Even if strong AI manages to win the Turing test, all that shows is that a computer can simulate consciousness, but that is not proof. Proof is far more elusive than that, and I don't think it can ever be achieved. And religious people will always grasp on to that last sliver of probability that remains as p approaches 0

Honestly though, in my experience, religious people don't leave any room for doubt with phrases like "I like to believe". The ones I talk to are all completely certain of their nonsense. The people I hear saying they like to believe there is something else after death are mostly agnostics, fence-sitters who are more into new-age crystals and things than religion

Yes, I meant to imply one can be proven with more certainty than the other. I don't believe much if anything can be proven ultimately.

And again you're right. Where i'm from, Vancouver, Canada. Most people I encounter are not "religious". It's rare that I do. I mostly encounter "spiritual" people. However, because I still find this way of thinking highly irrational, not to mention indirectly supportive of religion I can't help but to refute it. In doing so i've found that this belief in souls, in fact is the primary fuel for religion.

So to ask the question again... "can we agree that the big 4 religions are based on the idea of the soul?"

The big 4 religions are based upon control, using the concept of the soul as a means to that end.

People who are brought to the end of their rope can be influenced to give their own lives fairly readily  (I believe there was a thread where people mentioned giving their lives to save their children or their loved ones) but threaten their eternal life, or offer them comfort in the afterlife and you can get them to do just about anything you want.(i.e. suicide bombers and all manner of religious themed dysfunction).
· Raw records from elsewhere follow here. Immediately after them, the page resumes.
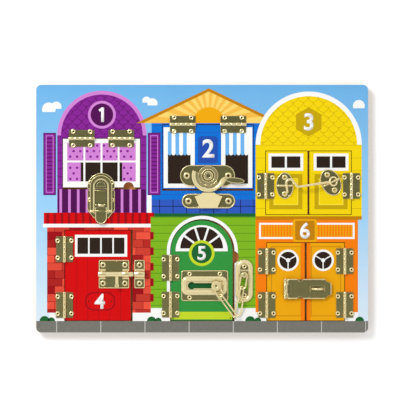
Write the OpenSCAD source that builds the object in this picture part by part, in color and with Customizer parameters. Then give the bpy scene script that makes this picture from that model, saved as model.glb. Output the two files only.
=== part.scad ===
// Wooden busy board: six hinged doors and flaps, each held by its own brass latch.
// Flat on its back: X to the right, Y up the board, Z out of its face.
// The origin is the centre of the back face. All sizes are in millimetres.

/* [Board] */
// Width of the board
board_w = 394; // [385:1:430]
// Height of the board
board_h = 294; // [290:1:330]
// Radius of the board's corners
corner_r = 6; // [2:0.5:12]
// Thickness of the front board
front_t = 9; // [8:0.5:12]
// Thickness of the back panel
back_t = 3; // [2:0.5:6]

/* [Door gaps] */
// Gap beside a hinge line
hinge_gap = 0.8; // [0.6:0.1:1.2]
// Gap along an edge that swings free
free_gap = 2.4; // [2:0.1:2.6]
// Gap along the edges square to the hinge line
side_gap = 0.8; // [0.6:0.1:1.5]
// Gap between a door and the back panel
under_gap = 0.4; // [0.3:0.1:1]

/* [Flap 1] */
// Middle of flap 1, from the board's middle line
flap_1_x = -119.5; // [-121:0.5:-118]
// Height of its hinge line
flap_1_axis_y = 83.3; // [80:0.1:90]
// Width of flap 1
flap_1_w = 91.3; // [88:0.1:94]
// Height of flap 1
flap_1_h = 57.6; // [55:0.1:60]
// Distance between its two hinges
flap_1_hinges = 46.9; // [42:0.1:50]
// Distance of its finger notch from its middle
notch_1_x = 32.2; // [28:0.1:35]
// Radius of its finger notch
notch_1_r = 6.2; // [5:0.1:8]

/* [Flap 2] */
// Middle of flap 2, from the board's middle line
flap_2_x = 6.9; // [6:0.1:8]
// Height of its hinge line
flap_2_axis_y = 100; // [98:0.5:110]
// Width of flap 2
flap_2_w = 107.3; // [104:0.1:110]
// Height of flap 2
flap_2_h = 75.9; // [74:0.1:78]
// Distance between its two hinges
flap_2_hinges = 60; // [50:1:70]

/* [Doors 3] */
// Middle of the pair
doors_3_x = 126.2; // [125:0.1:127]
// Distance between the two hinge lines
doors_3_axes = 101.7; // [100:0.1:103]
// Height of the pair's top edge
doors_3_top = 68.1; // [66:0.1:72]
// Height of the doors
doors_3_h = 74.8; // [72:0.1:78]
// Distance of the hinges below the top edge
doors_3_hinge_drop = 41.2; // [38:0.1:46]

/* [Door 4] */
// Place of its hinge line
door_4_axis_x = -163.3; // [-165:0.1:-162]
// Height of its top edge
door_4_top = -25.9; // [-27:0.1:-25]
// Width of door 4
door_4_w = 78; // [77:0.5:79]
// Height of door 4
door_4_h = 106.7; // [105:0.1:110]
// Distance of its upper hinge below the top edge
door_4_hinge_high = 22.2; // [20:0.1:26]
// Distance of its lower hinge above the bottom edge
door_4_hinge_low = 18.2; // [16.8:0.1:22]

/* [Door 5] */
// Place of its hinge line
door_5_axis_x = -37.6; // [-39:0.1:-37]
// Height of its bottom edge
door_5_bottom = -132.6; // [-134:0.1:-131]
// Width of door 5, which is the width of its round top
door_5_w = 73.3; // [72:0.1:74]
// Height of its straight side
door_5_side_h = 82; // [80:0.1:84]
// Height of its upper hinge above the bottom edge
door_5_hinge_high = 62.4; // [58:0.1:66]
// Height of its lower hinge above the bottom edge
door_5_hinge_low = 18.8; // [17:0.1:24]
// Height of its finger notch above the bottom edge
notch_5_y = 75; // [74:0.5:80]
// Radius of its finger notch
notch_5_r = 7.6; // [6:0.1:8]

/* [Doors 6] */
// Middle of the pair
doors_6_x = 122.9; // [122:0.1:124]
// Distance between the two hinge lines
doors_6_axes = 92.5; // [92:0.1:94]
// Height of the pair's top edge
doors_6_top = -40.7; // [-42:0.1:-39]
// Height of the doors
doors_6_h = 92; // [90:0.1:94]
// Distance of the upper hinges below the top edge
doors_6_hinge_high = 21.6; // [20:0.1:24]
// Distance of the lower hinges above the bottom edge
doors_6_hinge_low = 18.5; // [16:0.1:22]

/* [Sheet metal and hinges] */
// Thickness of every stamped plate
plate_t = 0.9; // [0.6:0.1:1]
// Length of a hinge
hinge_len = 30.4; // [29:0.1:32]
// Width of a hinge leaf, from the pin's axis
leaf_w = 11.1; // [10.8:0.1:11.5]
// Radius of a hinge knuckle
knuckle_r = 2; // [1.9:0.1:2.2]
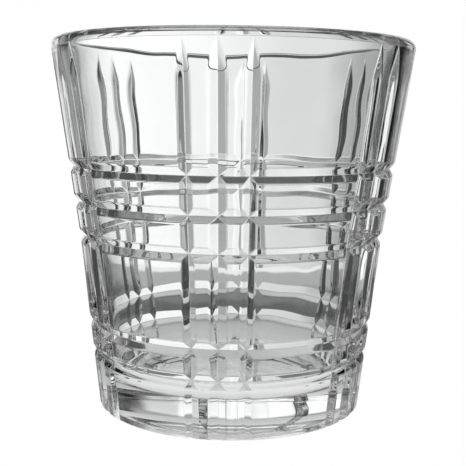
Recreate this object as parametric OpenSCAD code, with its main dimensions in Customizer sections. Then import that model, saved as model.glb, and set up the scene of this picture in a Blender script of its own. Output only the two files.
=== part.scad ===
// Whiskey tumbler: one piece of clear pressed glass, standing on z = 0 with its axis on +Z.
// Ring grooves run round the wall, and groups of upright grooves cross them.
// One group faces -Y. All sizes are in millimetres.

/* [Body] */
// Height from the foot to the top of the lip
height = 94; // [86:1:110]
// Widest diameter, at the lip
rim_d = 92; // [84:1:104]
// Outer diameter at the third ring groove, where the wall gets steeper
waist_d = 78.2; // [74:0.2:82]
// Outer diameter at the foot, before the heel is rounded
foot_d = 68.5; // [62:0.5:72]

/* [Inside] */
// Wall thickness at the lip
lip_t = 5; // [3:0.1:6]
// Height of the lip's rounded top, above the straight wall
lip_h = 2.3; // [1:0.1:3]
// Wall thickness at the third ring groove, grooves ignored
waist_t = 4.4; // [3.6:0.1:5.6]
// Wall thickness just above the floor, grooves ignored
low_wall_t = 5.2; // [3.6:0.1:6]
// Thickness of the solid base, up to the floor inside
base_t = 8.6; // [6:0.2:13]
// Radius between the floor and the wall inside
floor_round = 6; // [3:0.5:8]

/* [Foot] */
// Radius of the heel, where the wall meets the foot
heel_round = 1; // [0.6:0.1:3]
// Inner diameter of the flat ring that the tumbler stands on
ring_id = 52; // [40:1:54]
// Depth of the shallow hollow under the base
hollow_h = 1.2; // [0.6:0.1:2.5]

/* [Ring grooves] */
// Heights of the two low ring grooves
low_rings = [14.5, 22.2];
// Heights of the three high ring grooves; the wall changes slope at the first
high_rings = [44.5, 53.3, 62.2];
// Width of a ring groove
ring_w = 3.4; // [2:0.1:4.5]
// Depth of a ring groove
ring_depth = 1.05; // [0.4:0.05:1.6]

/* [Upright grooves] */
// Number of groups round the wall
groups = 6; // [3:1:8]
// Distance from the middle groove of a group to its neighbours at the foot
side_offset = 5.93; // [5:0.01:7]
// How far the neighbours lean away from the middle groove, in mm per mm of height
side_lean = 0.0165; // [0:0.0005:0.04]
// Width of the middle groove of a group
middle_w = 4.1; // [2:0.1:4.5]
// Width of the two outer grooves of a group
side_w = 3.1; // [2:0.1:4.5]
// Depth of an upright groove
groove_depth = 1.1; // [0.4:0.1:1.6]
// Distance from the top of the lip to a groove's pointed end
tip_drop = 3.6; // [3:0.1:8]
// Distance from the top of the lip to where a groove has its full depth
full_drop = 9.6; // [9:0.2:20]

/* [Hidden] */
$fn = 96;
glass = [0.84, 0.9, 0.92, 0.5];
rim_r = rim_d / 2;
waist_r = waist_d / 2;
foot_r = foot_d / 2;
waist_z = high_rings[0];
lip_r = lip_t / 2;
lip_z = height - lip_h;
floor_z = base_t + floor_round;
wall_steps = 6;
arc_steps = 6;
outside = 2;
overlap = 0.4;

// Outer radius of the smooth wall at a height
function wall_r(z) = z < waist_z
    ? foot_r + (waist_r - foot_r) * z / waist_z
    : waist_r + (rim_r - waist_r) * (z - waist_z) / (lip_z - waist_z);

// Inner radius of the wall at a height: a gentle curve through its three thicknesses
function inner_r(z) =
    (wall_r(floor_z) - low_wall_t) * (z - waist_z) * (z - lip_z) / (floor_z - waist_z) / (floor_z - lip_z)
    + (waist_r - waist_t) * (z - floor_z) * (z - lip_z) / (waist_z - floor_z) / (waist_z - lip_z)
    + (rim_r - lip_t) * (z - floor_z) * (z - waist_z) / (lip_z - floor_z) / (lip_z - waist_z);

// Points along an arc with radii r (across, up) about a centre, from angle a to angle b
function arc(centre, r, a, b) = [for (i = [0 : arc_steps])
    let (turn = a + (b - a) * i / arc_steps) centre + [r[0] * cos(turn), r[1] * sin(turn)]];

// The three points of one V groove in the wall's outline
function ring_points(z) = [
    [wall_r(z - ring_w / 2), z - ring_w / 2],
    [wall_r(z) - ring_depth, z],
    [wall_r(z + ring_w / 2), z + ring_w / 2]];

// Half outline of the glass: foot, heel, grooved wall, lip, inner wall and floor
function outline() = concat(
    [[0, hollow_h], [ring_id / 2 - hollow_h * 3, hollow_h], [ring_id / 2, 0]],
    arc([wall_r(heel_round) - heel_round, heel_round], [heel_round, heel_round], -90, 0),
    [for (z = concat(low_rings, high_rings)) each ring_points(z)],
    arc([rim_r - lip_r, lip_z], [lip_r, lip_h], 0, 180),
    [for (i = [1 : wall_steps - 1]) let (z = lip_z + (floor_z - lip_z) * i / wall_steps) [inner_r(z), z]],
    arc([inner_r(floor_z) - floor_round, floor_z], [floor_round, floor_round], 0, -90),
    [[0, base_t]]);

// Angle from the middle groove of a group to its neighbour at a height
function side_turn(z) =
    asin((side_offset + side_lean * max(z, 0)) / (wall_r(max(z, 0)) - groove_depth));

// A point given by [radius, height, angle from -Y], as seen after a turn back about Z
function place(point, turn) = [
    point[0] * sin(point[2] - turn),
    -point[0] * cos(point[2] - turn),
    point[1]];

// A long V-shaped cutter whose apex runs from one such point to the next, and a little past both
module wedge(from, to, width) {
    turn = (from[2] + to[2]) / 2;
    start = place(from, turn);
    run = place(to, turn) - start;
    half = width / 2 * (1 + outside / groove_depth);
    rotate([0, 0, turn])
        translate(start)
            rotate([asin(-run[1] / norm(run)), atan2(run[0], run[2]), 0])
                translate([0, 0, -overlap])
                    linear_extrude(height = norm(run) + 2 * overlap)
                        polygon([[0, 0], [half, -groove_depth - outside], [-half, -groove_depth - outside]]);
}

// One upright groove near -Y: it follows the wall and rises out of it under the lip
module upright_groove(side) {
    full_z = height - full_drop;
    tip_z = height - tip_drop;
    rise = (wall_r(tip_z) - wall_r(full_z) + groove_depth) / (tip_z - full_z);
    apex = [
        [wall_r(-outside) - groove_depth, -outside, side * side_turn(-outside)],
        [waist_r - groove_depth, waist_z, side * side_turn(waist_z)],
        [wall_r(full_z) - groove_depth, full_z, side * side_turn(full_z)],
        [wall_r(tip_z) + rise * outside, tip_z + outside, side * side_turn(tip_z)]];
    for (i = [0 : len(apex) - 2]) wedge(apex[i], apex[i + 1], side == 0 ? middle_w : side_w);
}

module tumbler() {
    color(glass)
        difference() {
            rotate_extrude() polygon(outline());
            for (g = [0 : groups - 1], side = [-1 : 1])
                rotate([0, 0, g * 360 / groups]) upright_groove(side);
        }
}

tumbler();
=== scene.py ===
"""Whiskey tumbler: one piece of clear pressed glass, rebuilt as one fine closed mesh round the CAD frame."""

import math

import bpy
import numpy as np
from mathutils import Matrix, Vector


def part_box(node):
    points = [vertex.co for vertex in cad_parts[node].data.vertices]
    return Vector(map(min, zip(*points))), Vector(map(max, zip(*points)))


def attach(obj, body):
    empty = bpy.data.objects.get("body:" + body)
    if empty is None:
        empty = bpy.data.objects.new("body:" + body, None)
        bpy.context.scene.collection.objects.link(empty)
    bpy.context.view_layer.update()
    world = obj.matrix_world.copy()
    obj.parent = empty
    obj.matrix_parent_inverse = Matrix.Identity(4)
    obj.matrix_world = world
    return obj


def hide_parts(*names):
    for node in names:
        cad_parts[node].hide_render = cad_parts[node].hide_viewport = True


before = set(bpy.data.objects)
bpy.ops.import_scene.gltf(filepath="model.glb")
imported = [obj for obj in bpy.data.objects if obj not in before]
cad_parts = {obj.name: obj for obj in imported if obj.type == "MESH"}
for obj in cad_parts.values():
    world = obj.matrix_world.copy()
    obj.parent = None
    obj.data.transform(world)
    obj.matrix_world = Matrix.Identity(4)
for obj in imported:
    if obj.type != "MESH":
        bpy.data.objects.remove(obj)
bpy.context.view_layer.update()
low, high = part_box("tumbler")

MM = 0.001
HEIGHT = high[2] - low[2]
RIM_R = (high[0] - low[0]) / 2

# Sizes, most of which the CAD model also has
WAIST_R = 39.1 * MM
FOOT_R = 34.25 * MM
LIP_T = 5.0 * MM
LIP_H = 2.3 * MM
WAIST_T = 4.4 * MM
LOW_WALL_T = 5.2 * MM
BASE_T = 8.6 * MM
FLOOR_ROUND = 6 * MM
HEEL_ROUND = 1.0 * MM
RING_R = 26 * MM
HOLLOW_H = 1.2 * MM
HOLLOW_EDGE = 0.8 * MM
RING_HEIGHTS = [14.5 * MM, 22.2 * MM, 44.5 * MM, 53.3 * MM, 62.2 * MM]
WAIST_Z = RING_HEIGHTS[2]
RING_W = 3.4 * MM
GROOVE_DEPTH = 1.1 * MM
GROUPS = 6
SIDE_OFFSET = 5.93 * MM
SIDE_LEAN = 0.0165
MIDDLE_W = 4.1 * MM
SIDE_W = 3.1 * MM
TIP_DROP = 3.6 * MM
FULL_DROP = 9.6 * MM

# Studio light that the glass sees, in degrees from straight behind it and from the horizon
# Brightness between the windows
DARK = 0.006
# The bright window behind the glass, as overlaid panels: left, right, softness of the sides, brightness
PANELS = [(-30, 26, 3, 0.44), (-30, 12, 4, 0.36), (-20, -1, 7, 0.34)]
PANEL_LOW, PANEL_TOP, PANEL_SOFT = -15, 21.5, 1.5
# The other windows: left, right, softness of the sides, brightness, bottom, top, softness of the ends
WINDOWS = [
    (-62, -31, 6, 0.25, -12.5, 2, 3),
    (-36, 34, 5, 0.4, 21.5, 34, 3),
    (-42, 24, 8, 0.5, 36, 62, 6),
    (4, 30, 6, 0.25, 9, 21.5, 2),
    (-60, 60, 8, 0.06, -60, -15, 1),
    (-200, 200, 1, 0.2, 66, 200, 6),
    (156, 204, 6, 0.45, -90, 22, 6),
    (36, 74, 5, 0.16, -45, -10, 3),
    (106, 156, 6, 0.28, -90, 6, 4),
    (-156, -106, 6, 0.28, -90, 6, 4),
    (74, 106, 6, 0.45, -90, 16, 4),
    (-106, -74, 6, 0.45, -90, 16, 4),
]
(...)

So you believe that religions were invented as a means to control...

I believe that is possible and fairly common in Atheists. What i'm suggesting is that the belief in a SOUL came FIRST. And then religion was designed to EXPLAIN this idea of the soul. Yes, perhaps the sole :P purpose of creating the religions was to TAKE control of the people. But it couldn't have existed without the idea of the soul. Therefore.. the idea of the soul is the BASIS or FOUNDATION for religion.

Somewhat in line with what Melvinotis wrote, religions' explanations for "soul" are not the only successful memes. Giving one's life to a larger purpose (whether by choice or by social or other coercion) is easier when one believes they're going to a nice place after dying for the purpose. And it all ties in with moralistic declarations of what's "right", good vs. evil, and so on.

So yeah, I agree that religious beliefs can boil down to wishful beliefs in personal soul, but largely because of how it also melds with wishful beliefs in purpose and serving society, or at least a wishful belief that God makes everything "right", in the end, if you only submit to "the purpose", however the current culture has currently defined it.

People often say "You can't prove a negative." No, there are things the negation of which isn't 100% certain or even possible, but some things are. If I say "There were no antlers on Barack Obama's head during his 2012 acceptance speech," how to prove that is as easy as replaying a tape of his speech or asking some witnesses. There comes a point where when someone continues to disbelieve something, it isn't real skepticism, it's ;pathology and it's reasonable to dismiss their views.

Is this not the foundation of "innocent until proven guilty"?

We don't believe someone did something... UNTIL we have substantial evidence.

So could that imply that anyone who believes in something without evidence might as well disagree with the judicial system's "innocent until proven guilty"?

From what I've read, Buddhists don't really believe in a soul.  I don't really understand the difference, but it is not a soul.  I would say it is more like energy.  I believe Hindus believe in a soul.

Yeah.. yet somehow they believe in reincarnation... to me it is enough to think of it as a soul. Even if they reject the word, soul. Essentially they believe that even after death one can live on.

ReinCarnation: when you come back as a flower!